Eyeing AI Advancement

Web AdminTechnology

By Frank Giles

Artificial intelligence (AI) has been around and in our collective conscious for a long time. The Steven Spielberg-directed movie by the same name is more than 20 years old. But, not until recently, has the talk of AI’s potential and dangers really ramped up.

AI Advancement
The HiPerGator is a powerful supercomputer that enables AI research.
(Photo courtesy of UF/IFAS)

You may have played around with ChatGPT (chat.openai.com), which is a large language model version of AI. I have used the chat bot, and some of its results are very impressive. Others not so much. But every day the computer system is learning and growing “smarter.” The company that created ChatGPT already has released version 4.0, and it is accomplishing some amazing feats.

There’s been a ton of hype surrounding AI, some of which seems fantastical and hard to believe. But when you have someone who helped transform the technological world like Bill Gates say it’s the real deal, we’d better take notice.

“In my lifetime, I’ve seen two demonstrations of technology that struck me as revolutionary. The first time was in 1980, when I was introduced to a graphical user interface — the forerunner of every modern (computer) operating system, including Windows,” Gates said in a blog post in March. “The second big surprise came just last year. I’d been meeting with the team from OpenAI since 2016 and was impressed by their steady progress. In mid-2022, I was so excited about their work that I gave them a challenge: train an artificial intelligence to pass an advanced placement biology exam … I picked AP bio because the test is more than a simple regurgitation of scientific facts — it asks you to think critically about biology. If you can do that, I said, then you’ll have made a true breakthrough. I thought the challenge would keep them busy for two or three years. They finished it in just a few months.”

AI technology is advancing so quickly that it has some notable people concerned, including Elon Musk, who joined more than 1,000 other prominent tech leaders in calling for a six-month pause in AI development. And the so-called Godfather of AI, Geoffrey Hinton, recently resigned his executive post at Google over concerns about the technology.

CREATIVE DESTRUCTION

I am doubtful a pause in AI will occur in any organized fashion. The technology is readily available in computer networks. Even if we did pause, bad actors who might use AI for ill purposes would not. I think our best and probably only path forward is cautious exploration of the good AI can bring us.
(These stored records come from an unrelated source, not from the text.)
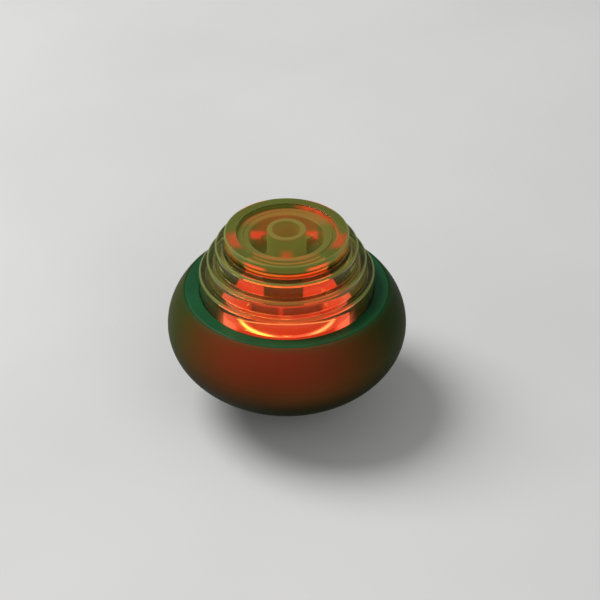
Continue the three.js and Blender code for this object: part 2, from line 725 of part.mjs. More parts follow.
place("circuit_board", circuitBoard(), BOARD_GREEN);
BOARD_SCREW_ANGLES.forEach((angle, i) => {
  // Turned over, because these screws go in from above.
  const mesh = place(`board_screw_${i + 1}`, screw(0, 1.5, 0.9, 0.5, 2.4), STEEL);
  mesh.rotation.x = Math.PI;
  mesh.position.set(BOARD_SCREW_CIRCLE, 0, 0).applyAxisAngle(
    new THREE.Vector3(0, 0, 1), THREE.MathUtils.degToRad(angle),
  );
  mesh.position.z = BOARD_TOP + FIT + 0.9;
});
Object.entries(LAMP_ANGLES).forEach(([name, angle]) => {
  place(name, lamp(angle), name === "led_red" ? RED_LENS : GREEN_LENS);
});
place("controller_chip", controllerChip(), EPOXY);
place("resistor_1", resistor(-2.2, 4.6), EPOXY);
place("resistor_2", resistor(-5.6, 4.6), EPOXY);
place("switch_trough", switchTrough(), WHITE_PLASTIC);
place("switch_spring", switchSpring(), STEEL);
place("switch_weight", switchWeight(), BRASS);
place("switch_contact", switchContact(), BRASS);

CELL_ANGLES.forEach((angle, i) => {
  const cell = turned([
    [0, CELL_Z],
    [CELL_RADIUS - 1.2, CELL_Z],
    [CELL_RADIUS - 1, CELL_Z + 0.5],
    [CELL_RADIUS, CELL_Z + 0.7],
    [CELL_RADIUS, CELL_Z + CELL_HEIGHT - 0.2],
    [CELL_RADIUS - 0.2, CELL_Z + CELL_HEIGHT],
    [0, CELL_Z + CELL_HEIGHT],
  ], MEDIUM_ROUND);
  place(`cell_${i + 1}`, onCircle(cell, CELL_CIRCLE, angle), STEEL);
});
place("contact_positive", positiveContact(), BRASS);
place("contact_negative", negativeContact(), BRASS);
place("contact_roof_bridge", roofBridge(), BRASS);
place("contact_door_bridge", doorBridge(), BRASS);

export default object;
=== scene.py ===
"""Light-up spinning top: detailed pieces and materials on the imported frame.

Lengths in the outlines are millimetres; objects are made in metres. The spin axis is Z, the tip
touches the floor at the origin, and the red lamp faces -Y, towards the camera.
"""
import json
import math
from functools import cached_property

import bmesh
import bpy
from mathutils import Matrix, Vector


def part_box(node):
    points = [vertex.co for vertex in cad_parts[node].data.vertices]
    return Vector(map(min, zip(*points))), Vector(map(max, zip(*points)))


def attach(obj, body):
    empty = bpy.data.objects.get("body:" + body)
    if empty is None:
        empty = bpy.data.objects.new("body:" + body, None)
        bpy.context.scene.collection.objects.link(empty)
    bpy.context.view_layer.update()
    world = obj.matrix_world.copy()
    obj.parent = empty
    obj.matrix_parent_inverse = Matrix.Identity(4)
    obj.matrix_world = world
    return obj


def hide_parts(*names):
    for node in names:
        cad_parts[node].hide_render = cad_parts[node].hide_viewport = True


MM = 0.001
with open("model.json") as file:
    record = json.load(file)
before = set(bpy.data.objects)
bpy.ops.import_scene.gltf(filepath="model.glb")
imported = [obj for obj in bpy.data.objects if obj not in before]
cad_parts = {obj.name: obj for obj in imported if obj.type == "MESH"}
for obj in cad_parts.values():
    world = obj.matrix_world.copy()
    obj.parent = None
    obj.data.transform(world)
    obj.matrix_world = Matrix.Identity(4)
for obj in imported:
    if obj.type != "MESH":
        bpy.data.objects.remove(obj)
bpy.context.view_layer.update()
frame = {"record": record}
record = frame["record"]
body_of = {n: body for body, names in record["behaviour"]["bodies"].items() for n in names}


def span(node, axis):
    """Lowest and highest coordinate of a CAD node along an axis, in millimetres."""
    low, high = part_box(node)
    return low[axis] / MM, high[axis] / MM


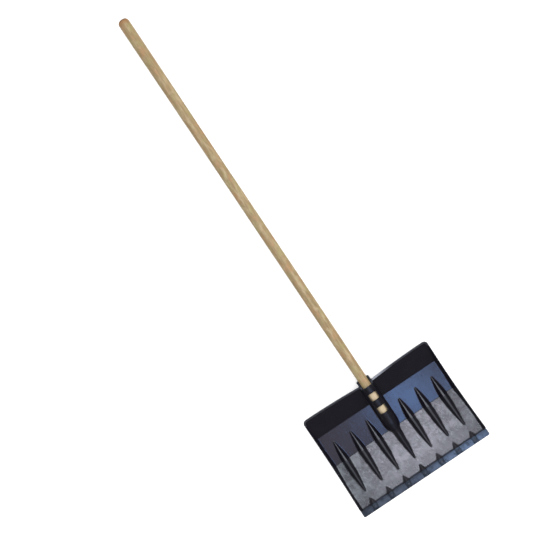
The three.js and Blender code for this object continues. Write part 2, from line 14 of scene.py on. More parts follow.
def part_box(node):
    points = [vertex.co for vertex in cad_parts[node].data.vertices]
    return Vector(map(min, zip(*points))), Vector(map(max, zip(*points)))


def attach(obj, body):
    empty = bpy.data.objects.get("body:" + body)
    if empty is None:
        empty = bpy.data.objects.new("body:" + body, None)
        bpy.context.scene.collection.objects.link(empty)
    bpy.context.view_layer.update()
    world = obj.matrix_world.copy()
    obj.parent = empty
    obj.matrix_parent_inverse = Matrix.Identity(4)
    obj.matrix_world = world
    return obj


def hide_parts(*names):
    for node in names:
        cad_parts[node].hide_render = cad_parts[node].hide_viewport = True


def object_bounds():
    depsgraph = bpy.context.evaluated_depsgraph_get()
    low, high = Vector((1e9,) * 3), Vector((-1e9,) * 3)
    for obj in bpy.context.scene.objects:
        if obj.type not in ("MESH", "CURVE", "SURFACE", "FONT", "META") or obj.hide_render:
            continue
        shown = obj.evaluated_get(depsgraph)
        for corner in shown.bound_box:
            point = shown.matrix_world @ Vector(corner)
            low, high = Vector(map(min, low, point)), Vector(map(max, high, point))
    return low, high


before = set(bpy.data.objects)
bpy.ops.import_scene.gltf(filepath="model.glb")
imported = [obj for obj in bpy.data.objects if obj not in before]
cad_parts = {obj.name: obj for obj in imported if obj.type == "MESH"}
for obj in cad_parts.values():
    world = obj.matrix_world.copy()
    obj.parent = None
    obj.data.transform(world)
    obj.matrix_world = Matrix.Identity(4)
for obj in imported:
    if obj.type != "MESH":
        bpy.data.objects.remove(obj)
cad_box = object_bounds()

MM = 0.001
WELD = 0.002 * MM  # vertices closer than this are one

# ---- Places worked out from the CAD boxes -------------------------------------------------------

SHEET = 3 * MM
FRONT_ANGLE = math.radians(23)  # rise of the scoop's front facet
REAR_ANGLE = math.radians(21)  # rise of the rear facet
FRONT_REACH = 143.85 * MM  # over the ground, from the scoop's front end to the front crease
REBATE_REACH = 123.5 * MM  # from the front crease to where the facet falls away to the strip
MIDDLE_LENGTH = 90 * MM
LIP_REACH = 47 * MM  # from the rear crease to the top lip
MOUTH_REACH = 139 * MM  # from the front crease to the upper end of the socket's upper band
RIB_PITCH = 53.5 * MM  # ribs, wedges and rivets stand this far apart

FRONT_CREASE_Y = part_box("blade")[0].y + FRONT_REACH
REBATE_Y = FRONT_CREASE_Y - REBATE_REACH
REAR_CREASE_Y = FRONT_CREASE_Y + MIDDLE_LENGTH
LIP_START_Y = REAR_CREASE_Y + LIP_REACH
MOUTH_Y = FRONT_CREASE_Y + MOUTH_REACH

# ---- Scoop mesh ---------------------------------------------------------------------------------

SKIN_VOXEL = 0.9 * MM
FILLET_FACTOR = 0.5
FILLET_PASSES = 7
SCOOP_FACES_KEPT = 0.19

# ---- Handle -------------------------------------------------------------------------------------

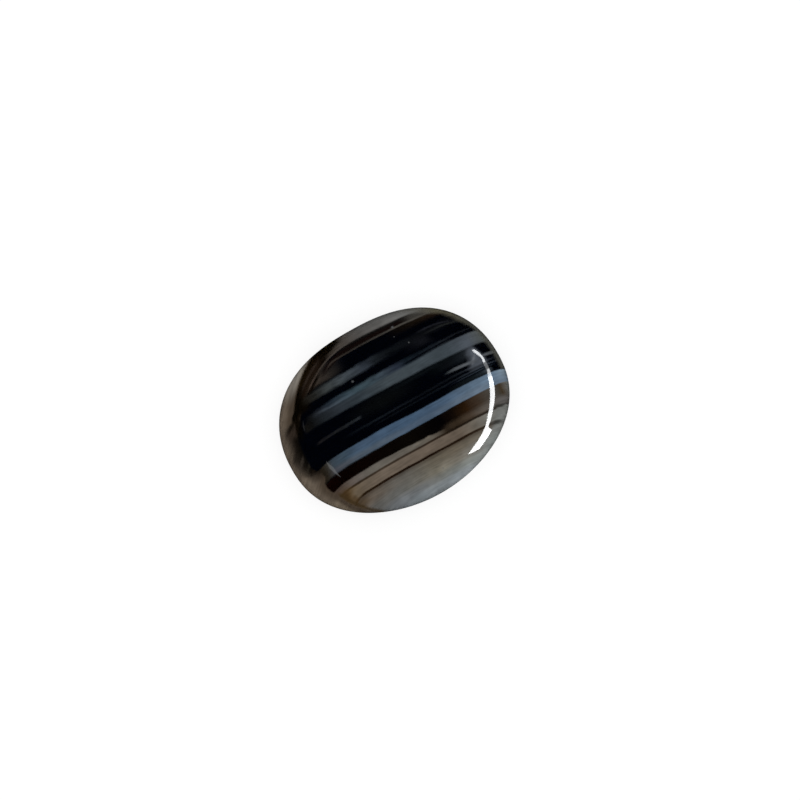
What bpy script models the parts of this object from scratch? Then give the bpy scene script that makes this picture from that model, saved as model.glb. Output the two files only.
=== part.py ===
"""Sulemani agate cabochon: one polished oval stone with a flat back and a smooth dome.

Units are metres, +Z is up, and the origin is the centre of the flat back.
The long side runs along X, and the stone's squarer flank is on its +Y side.
"""

import math

import bmesh
import bpy

# Driving dimensions of the stone
LENGTH = 0.0165
WIDTH = 0.0130
HEIGHT = 0.0050

# Chamfer between the flat back and the girdle, the widest line of the stone
BACK_CHAMFER_IN = 0.0004
GIRDLE_HEIGHT = 0.0005

# Exponents of the oval outline, where 2 is a true ellipse and more is squarer
SQUARE_FLANK = 2.4
ROUND_FLANK = 2.02

# The shallow crown rises this much from the shoulder to the apex
CROWN_RISE = 0.0008

# The shoulder turns from the steep wall into the crown, more tightly as this grows
SHOULDER_TIGHTNESS = 6.0

# Resolution of the mesh
POINTS_AROUND = 72
RINGS_UP = 16

# Look of the bare solid
STONE_COLOUR = (0.055, 0.058, 0.065, 1.0)
STONE_ROUGHNESS = 0.08


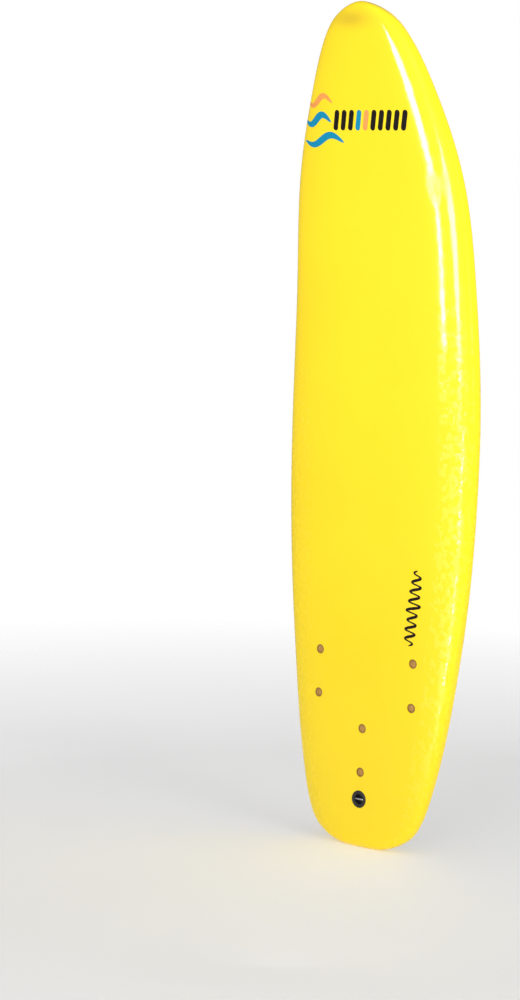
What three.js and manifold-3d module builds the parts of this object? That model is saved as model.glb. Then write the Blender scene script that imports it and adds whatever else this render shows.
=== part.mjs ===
// A soft-top board, 6 ft long, standing on its tail: foam skin and slick bottom around a cored foam
// blank, with three bolt-through fins and a bolt-through leash plug. Units are millimetres.
//
// Frame: the origin is the centre of the flat tail end, +Z runs up the board to the nose, +X is the
// right-hand side seen by someone facing the deck, and the deck faces -Y. The fins stand out to +Y.

import * as THREE from 'three';
import { mergeVertices } from 'three/addons/utils/BufferGeometryUtils.js';
import Module from 'manifold-3d';

const wasm = await Module();
wasm.setup();

// ---------- driving dimensions ----------

const LENGTH = 1829;                  // tail end to nose tip, 6 ft
const THICKNESS = 72;                 // greatest thickness, at mid-length
const NOSE_ROCKER = 123;              // how far the nose lifts towards the deck side
const TAIL_ROCKER = 25;               // how far the tail lifts towards the deck side

// Half-widths of the outline, tail first. The stations are spaced like the cosine of equal angles, so
// they crowd towards both ends, where the outline turns fastest. The nose closes to a point.
const HALF_WIDTHS = [45.5, 133.5, 179.5, 213.5, 240, 248.5, 237, 215, 156, 88, 0];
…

History is full of stories of creative destruction delivered by new technologies. As those technologies came into mainstream usage, there were those who said it was going to be the end of the world as we know it. Often that was true, but it was a better world enabled by technology.

Back in the 1800s, whale oil was the go-to source for lamps and soaps. There was angst when kerosene started to replace the oil, but it turned out to be more efficient. And I am pretty sure the whales were happy with the transition.

APPLICATIONS IN AG

AI is being deployed in all sorts of agricultural applications already. It’s in commercial products and is being used to advance research more quickly. The University of Florida (UF) has embraced AI. The school has one of the most powerful supercomputers — the HiPerGator — in the academic world. It is being used in agricultural AI research.

I saw one example of this during a recent visit to the UF Gainesville campus. Blueberry plant breeders are using the computer and AI to develop new and better varieties. It’s a lot to explain in this space, but let’s just say the HiPerGator is very powerful, and I am sure it will help build a better blueberry in the future. Along with human help, of course.

So, what’s your take on AI? Good, bad or indifferent? The jury is still out for me, somewhere between excitement and worry about some form of Terminator-style rise of the machines. But I lean more toward the positive outcome. Like all technologies, it won’t likely be stopped or even slowed, so we humans need to be active in guiding it in the right direction.